[PROMPT] Lift out, unaltered, the lines of the material below between the line holding "length and width" and the line holding "bpy.context.scene.collection.objects.link(empty)", counting both.
··· GIVEN INFORMATION
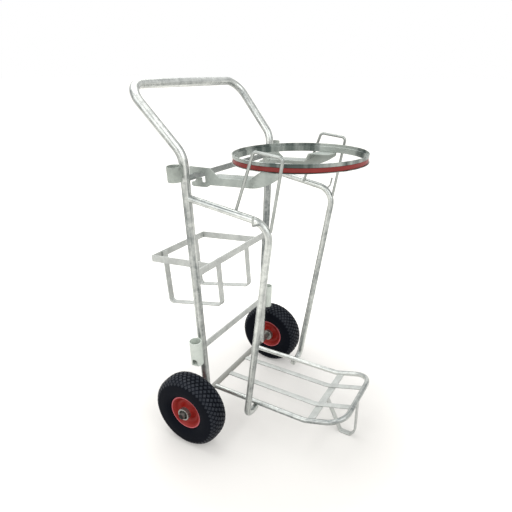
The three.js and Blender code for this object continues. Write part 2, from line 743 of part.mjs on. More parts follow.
for (const { side, word } of sides) {
  const top = slotTop + ARM_TOP_RISE
  const shoulderFoot = -ARM_TOP_LENGTH - ARM_SHOULDER
  const tongueFront = slitEnd - ARM_STEP_PAST_SLIT
  const bracketFrontTop = ringSeat(ARM_BRACKET_FRONT_Y)
  const plate = outlineShape([
    [ARM_HOOK_REACH, slotTop - ARM_HOOK_DROP, ARM_HOOK_ROUND],
    [ARM_HOOK_REACH, top, ARM_HOOK_ROUND],
    [-ARM_TOP_LENGTH, top - ARM_TOP_FALL, ARM_HOOK_ROUND],
    [shoulderFoot, -ARM_WEB_DROP],
    [-ARM_BRACKET_REAR_Y + ARM_BRACKET_SLANT, -ARM_WEB_DROP],
    [-ARM_BRACKET_REAR_Y, ringSeat(ARM_BRACKET_REAR_Y)],
    [-ARM_BRACKET_FRONT_Y, bracketFrontTop],
    [-ARM_BRACKET_FRONT_Y, bracketFrontTop - ARM_TOE_HEIGHT],
    [-ARM_BRACKET_FRONT_Y + ARM_TOE_LENGTH / 2, -ARM_BOTTOM + ARM_TOE_HEIGHT],
    [-ARM_BRACKET_FRONT_Y + ARM_TOE_LENGTH, -ARM_BOTTOM],
    [tongueFront - ARM_TONGUE_STEP, -ARM_BOTTOM],
    [tongueFront, -ARM_TONGUE_BOTTOM],
    [ARM_TONGUE_REACH, -ARM_TONGUE_BOTTOM, ARM_TONGUE_BOTTOM_ROUND],
    [ARM_TONGUE_REACH, -ARM_TONGUE_TOP, ARM_TONGUE_TOP_ROUND],
    [ARM_RAMP_FOOT_REACH, ARM_RAMP_FOOT_RISE - ARM_TONGUE_TOP, ARM_RAMP_ROUND],
    [-ARM_BLOCK_START, -ARM_BLOCK_DROP, ARM_RAMP_ROUND],
    [-ARM_BLOCK_END, -ARM_BLOCK_DROP, ARM_SLIT_ROUND],
    [-ARM_BLOCK_END, -ARM_SLIT_DROP, ARM_SLIT_ROUND],
    [slitEnd, -ARM_SLIT_DROP, ARM_SLIT_ROUND],
    [slitEnd, slotTop, ARM_SLIT_ROUND],
    [hookFace, slotTop],
    [hookFace + ARM_HOOK_FLARE, slotTop - ARM_HOOK_DROP, ARM_HOOK_ROUND],
  ])
  const web = outlineShape([
    [side * webRoot, -ARM_WEB_REAR_Y],
    [side * (webRoot - ARM_WEB_REAR_WIDTH), -ARM_WEB_REAR_Y, ARM_WEB_REAR_ROUND],
    [side * (webRoot - ARM_WEB_FRONT_WIDTH), -ARM_BRACKET_REAR_Y],
    [side * (webRoot - ARM_WEB_FRONT_WIDTH), -ARM_BRACKET_FRONT_Y, ARM_WEB_FRONT_ROUND],
    [side * webRoot, -ARM_BRACKET_FRONT_Y],
  ])
  const sidePlate = sheetAcross(plate, ARM_SHEET, side > 0 ? armFace : -armFace - ARM_SHEET)
  const arm = sidePlate.add(sheetFlat(web, ARM_SHEET, -ARM_WEB_DROP - ARM_SHEET))
  addPiece(carrier, `carrier_arm_${word}`, arm, galvanised)
}

// the middle of the ring's underside is this group's origin
const ring = new THREE.Group()
ring.position.set(0, -RING_Y, RING_LIFT)
ring.rotation.x = ringLean
carrier.add(ring)

const wallRadius = RING_RADIUS - RING_BEAD
const grooveRadius = RING_RADIUS - RING_GROOVE_DEPTH
const ringProfile = [
  [grooveRadius - RING_SHEET, 0],
  [RING_RADIUS, 0],
  [RING_RADIUS, RING_SHEET],
  [grooveRadius, RING_SHEET],
  [grooveRadius, RING_GROOVE_TOP],
  [wallRadius, RING_GROOVE_TOP],
  [wallRadius, RING_HEIGHT - 2 * RING_BEAD],
  [RING_RADIUS, RING_HEIGHT - RING_BEAD],
  [wallRadius, RING_HEIGHT],
  [wallRadius - RING_SHEET, RING_HEIGHT],
  [wallRadius - RING_SHEET, RING_GROOVE_TOP + RING_SHEET],
  [grooveRadius - RING_SHEET, RING_GROOVE_TOP + RING_SHEET],
]
addPiece(ring, 'bag_ring', turned(ringProfile, RING_FACES), galvanised)

const bandProfile = [
  [grooveRadius + GAP, RING_SHEET + GAP],
  [grooveRadius + BAND_THICKNESS, RING_SHEET + GAP],
  [grooveRadius + BAND_THICKNESS, RING_GROOVE_TOP - GAP],
  [grooveRadius + GAP, RING_GROOVE_TOP - GAP],
]
addPiece(ring, 'rubber_band', turned(bandProfile, RING_FACES), redRubber)

// ---------------------------------------------------------------- wire hoops and tool hooks

/** The point that lies a share of the way round a path's first bend. */
function alongFirstBend(path, share) {
  const place = 1 + share * BEND_STEPS
  const before = path.stations[Math.floor(place)].point
  const after = path.stations[Math.ceil(place)].point
  return before.clone().lerp(after, place % 1)
}

for (const { side, word } of sides) {
  const fall = (SIDE_TOP_Z - SIDE_FRONT_Z) / SIDE_FRONT_Y
  const x = side * (RING_RADIUS + HOOP_PAST_RING)
  const hoop = new BentPath(
    [
      vec(x, -HOOP_REAR_Y, SIDE_TOP_Z - fall * HOOP_REAR_Y),
      vec(x, -HOOP_TOP_REAR_Y, HOOP_TOP_Z),
      vec(x, -HOOP_TOP_FRONT_Y, HOOP_TOP_Z - HOOP_TOP_FALL),
      vec(x, -HOOP_FRONT_Y, HOOP_FRONT_Z),
    ],
    [HOOP_BEND_RADIUS, HOOP_BEND_RADIUS],
  )
  const hoopRod = rod(hoop, HOOP_ROD_RADIUS, ROD_SIDES).subtract(sideClearance[word])
  addPiece(cart, `wire_hoop_${word}`, hoopRod, galvanised)

  const root = alongFirstBend(sidePaths[word], HOOK_BEND_SHARE)
  const corner = root.clone().add(vec(side * HOOK_REACH, 0, HOOK_LIFT))
  const tip = corner.clone().add(vec(side * HOOK_LEAN, -HOOK_LEAN, HOOK_RISE))
  const hook = new BentPath([root, corner, tip], [HOOK_BEND_RADIUS])
  const hookRod = rod(hook, HOOK_ROD_RADIUS, ROD_SIDES).subtract(sideClearance[word])
  addPiece(cart, `tool_hook_${word}`, hookRod, galvanised)
}

// ---------------------------------------------------------------- rear basket

addUprightBar('basket_front_bar', BASKET_FRONT_Z, BASKET_BAR_HEIGHT)

const barHalf = BASKET_BAR_HEIGHT / 2
const barThick = BASKET_BAR_THICKNESS
const frontFace = BAR_THICKNESS / 2 + GAP
const rearFace = BASKET_REAR_Y - barThick - GAP
const rearBar = box(
  vec(-BASKET_X - barThick / 2, BASKET_REAR_Y - barThick, BASKET_REAR_Z - barHalf),
  vec(BASKET_X + barThick / 2, BASKET_REAR_Y, BASKET_REAR_Z + barHalf),
)
addPiece(cart, 'basket_rear_bar', rearBar, galvanised)

for (const { side, word } of sides) {
  const outline = outlineShape([
    [frontFace, BASKET_FRONT_Z - barHalf],
    [rearFace, BASKET_REAR_Z - barHalf],
    [rearFace, BASKET_REAR_Z + barHalf],
    [frontFace, BASKET_FRONT_Z + barHalf],
  ])
  const sideBar = sheetAcross(outline, barThick, side * BASKET_X - barThick / 2)
  addPiece(cart, `basket_side_bar_${word}`, sideBar, galvanised)

  const x = side * BASKET_HOOP_X
  const hoop = bentBar(
    [
      vec(x, frontFace + barThick / 2, BASKET_FRONT_Z + barHalf - BASKET_HOOP_TUCK),
      vec(x, frontFace + barThick / 2, BASKET_FRONT_Z - barHalf - BASKET_HOOP_KNEE),
      vec(x, BASKET_FLOOR_FRONT_Y, BASKET_FLOOR_FRONT_Z),
      vec(x, BASKET_FLOOR_REAR_Y, BASKET_FLOOR_REAR_Z),
      vec(x, rearFace - barThick / 2, BASKET_REAR_Z + barHalf - BASKET_HOOP_TUCK),
    ],
    [BASKET_HOOP_KNEE_RADIUS, BASKET_HOOP_BEND_RADIUS, BASKET_HOOP_BEND_RADIUS],
    BASKET_HOOP_WIDTH,
    barThick,
  )
  addPiece(cart, `basket_hoop_${word}`, hoop, galvanised)
}

// ---------------------------------------------------------------- placing

// the origin is on the floor, in the middle of the cart's length and width
cart.updateMatrixWorld(true)
const extent = new THREE.Box3().setFromObject(cart, true)
cart.position.set(0, -(extent.min.y + extent.max.y) / 2, -extent.min.z)

export default cart
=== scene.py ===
"""Looks of a street-cleaning trolley: galvanised tubes, red-rimmed wheels, a ring for a bag."""

import math

import bmesh
import bpy
from mathutils import Matrix, Vector


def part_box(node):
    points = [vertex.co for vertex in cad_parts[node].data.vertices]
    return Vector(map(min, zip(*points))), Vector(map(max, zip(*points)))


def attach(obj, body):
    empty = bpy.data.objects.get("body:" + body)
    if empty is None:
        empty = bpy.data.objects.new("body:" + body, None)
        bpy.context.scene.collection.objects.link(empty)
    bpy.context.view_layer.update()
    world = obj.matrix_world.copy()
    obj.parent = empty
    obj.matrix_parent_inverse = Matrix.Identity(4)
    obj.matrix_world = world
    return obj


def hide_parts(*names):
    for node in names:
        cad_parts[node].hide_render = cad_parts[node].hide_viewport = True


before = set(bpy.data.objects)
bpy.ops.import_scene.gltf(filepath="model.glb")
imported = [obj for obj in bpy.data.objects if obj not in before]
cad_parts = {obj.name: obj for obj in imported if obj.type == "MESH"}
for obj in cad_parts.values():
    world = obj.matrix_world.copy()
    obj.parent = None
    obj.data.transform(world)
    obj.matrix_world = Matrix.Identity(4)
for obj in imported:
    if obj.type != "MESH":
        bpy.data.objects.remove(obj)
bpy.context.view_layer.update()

# ---------------------------------------------------------------- handle frame
# One round steel tube, bent cold into two uprights, two leaning arms and the handle bar, and
# hot-dip galvanised after welding. Its ends stand on the axle.

axle_low, axle_high = (Vector(corner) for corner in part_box("axle_tube"))
axle = (axle_low + axle_high) / 2
X_AXIS = Vector((1, 0, 0))
Y_AXIS = Vector((0, 1, 0))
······
[SOLUTION TO THIS TASK]
// the origin is on the floor, in the middle of the cart's length and width
cart.updateMatrixWorld(true)
const extent = new THREE.Box3().setFromObject(cart, true)
cart.position.set(0, -(extent.min.y + extent.max.y) / 2, -extent.min.z)

export default cart
=== scene.py ===
"""Looks of a street-cleaning trolley: galvanised tubes, red-rimmed wheels, a ring for a bag."""

import math

import bmesh
import bpy
from mathutils import Matrix, Vector


def part_box(node):
    points = [vertex.co for vertex in cad_parts[node].data.vertices]
    return Vector(map(min, zip(*points))), Vector(map(max, zip(*points)))


def attach(obj, body):
    empty = bpy.data.objects.get("body:" + body)
    if empty is None:
        empty = bpy.data.objects.new("body:" + body, None)
        bpy.context.scene.collection.objects.link(empty)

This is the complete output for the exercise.